Requirements »
Extract every line of the material below and reproduce it faithfully.

Given data »
************

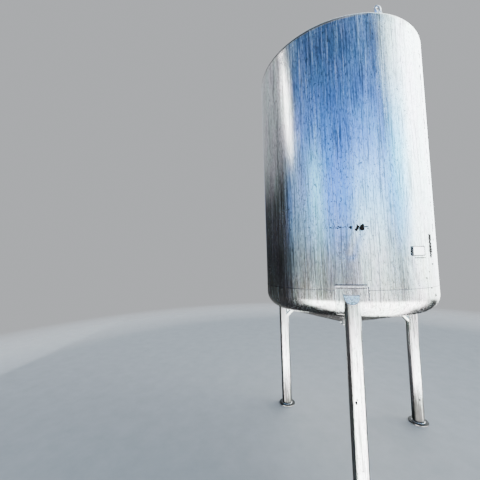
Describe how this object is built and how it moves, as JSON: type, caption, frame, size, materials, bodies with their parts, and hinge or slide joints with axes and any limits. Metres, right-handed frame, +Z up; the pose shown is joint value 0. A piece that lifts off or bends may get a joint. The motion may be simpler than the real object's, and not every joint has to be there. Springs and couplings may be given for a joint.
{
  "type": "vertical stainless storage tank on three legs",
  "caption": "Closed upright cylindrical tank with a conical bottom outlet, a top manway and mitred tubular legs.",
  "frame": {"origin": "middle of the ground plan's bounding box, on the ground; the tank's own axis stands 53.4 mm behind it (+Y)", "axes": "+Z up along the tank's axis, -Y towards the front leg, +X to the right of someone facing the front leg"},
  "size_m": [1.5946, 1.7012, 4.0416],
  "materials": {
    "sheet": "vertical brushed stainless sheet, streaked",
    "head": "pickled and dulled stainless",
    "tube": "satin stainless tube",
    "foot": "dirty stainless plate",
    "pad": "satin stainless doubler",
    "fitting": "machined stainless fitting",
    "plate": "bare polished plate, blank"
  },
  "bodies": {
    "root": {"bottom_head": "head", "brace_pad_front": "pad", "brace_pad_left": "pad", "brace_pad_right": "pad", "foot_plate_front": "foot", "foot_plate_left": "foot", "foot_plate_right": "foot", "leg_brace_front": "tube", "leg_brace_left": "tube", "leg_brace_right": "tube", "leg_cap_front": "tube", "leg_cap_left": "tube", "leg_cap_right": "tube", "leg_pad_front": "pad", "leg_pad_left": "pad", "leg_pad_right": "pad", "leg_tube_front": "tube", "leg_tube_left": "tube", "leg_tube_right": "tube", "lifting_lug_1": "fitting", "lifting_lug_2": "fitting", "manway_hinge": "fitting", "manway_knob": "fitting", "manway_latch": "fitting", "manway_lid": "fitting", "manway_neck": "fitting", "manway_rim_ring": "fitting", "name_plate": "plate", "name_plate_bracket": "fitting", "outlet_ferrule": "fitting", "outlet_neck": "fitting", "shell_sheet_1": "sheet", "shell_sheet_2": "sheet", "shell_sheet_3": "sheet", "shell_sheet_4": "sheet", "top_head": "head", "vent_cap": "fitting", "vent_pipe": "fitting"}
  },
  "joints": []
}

************

Problem solution »
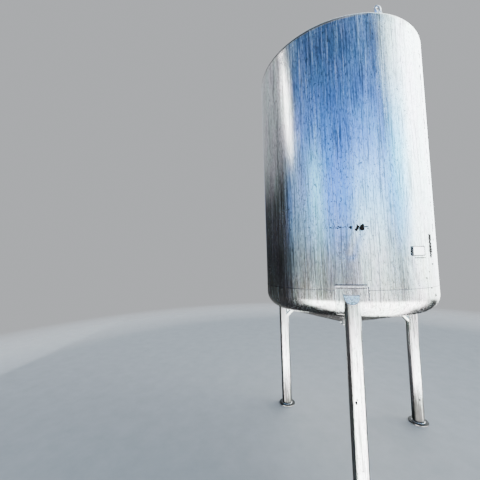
Describe how this object is built and how it moves, as JSON: type, caption, frame, size, materials, bodies with their parts, and hinge or slide joints with axes and any limits. Metres, right-handed frame, +Z up; the pose shown is joint value 0. A piece that lifts off or bends may get a joint. The motion may be simpler than the real object's, and not every joint has to be there. Springs and couplings may be given for a joint.
{
  "type": "vertical stainless storage tank on three legs",
  "caption": "Closed upright cylindrical tank with a conical bottom outlet, a top manway and mitred tubular legs.",
  "frame": {"origin": "middle of the ground plan's bounding box, on the ground; the tank's own axis stands 53.4 mm behind it (+Y)", "axes": "+Z up along the tank's axis, -Y towards the front leg, +X to the right of someone facing the front leg"},
  "size_m": [1.5946, 1.7012, 4.0416],
  "materials": {
    "sheet": "vertical brushed stainless sheet, streaked",
    "head": "pickled and dulled stainless",
    "tube": "satin stainless tube",
    "foot": "dirty stainless plate",
    "pad": "satin stainless doubler",
    "fitting": "machined stainless fitting",
    "plate": "bare polished plate, blank"
  },
  "bodies": {
    "root": {"bottom_head": "head", "brace_pad_front": "pad", "brace_pad_left": "pad", "brace_pad_right": "pad", "foot_plate_front": "foot", "foot_plate_left": "foot", "foot_plate_right": "foot", "leg_brace_front": "tube", "leg_brace_left": "tube", "leg_brace_right": "tube", "leg_cap_front": "tube", "leg_cap_left": "tube", "leg_cap_right": "tube", "leg_pad_front": "pad", "leg_pad_left": "pad", "leg_pad_right": "pad", "leg_tube_front": "tube", "leg_tube_left": "tube", "leg_tube_right": "tube", "lifting_lug_1": "fitting", "lifting_lug_2": "fitting", "manway_hinge": "fitting", "manway_knob": "fitting", "manway_latch": "fitting", "manway_lid": "fitting", "manway_neck": "fitting", "manway_rim_ring": "fitting", "name_plate": "plate", "name_plate_bracket": "fitting", "outlet_ferrule": "fitting", "outlet_neck": "fitting", "shell_sheet_1": "sheet", "shell_sheet_2": "sheet", "shell_sheet_3": "sheet", "shell_sheet_4": "sheet", "top_head": "head", "vent_cap": "fitting", "vent_pipe": "fitting"}
  },
  "joints": []
}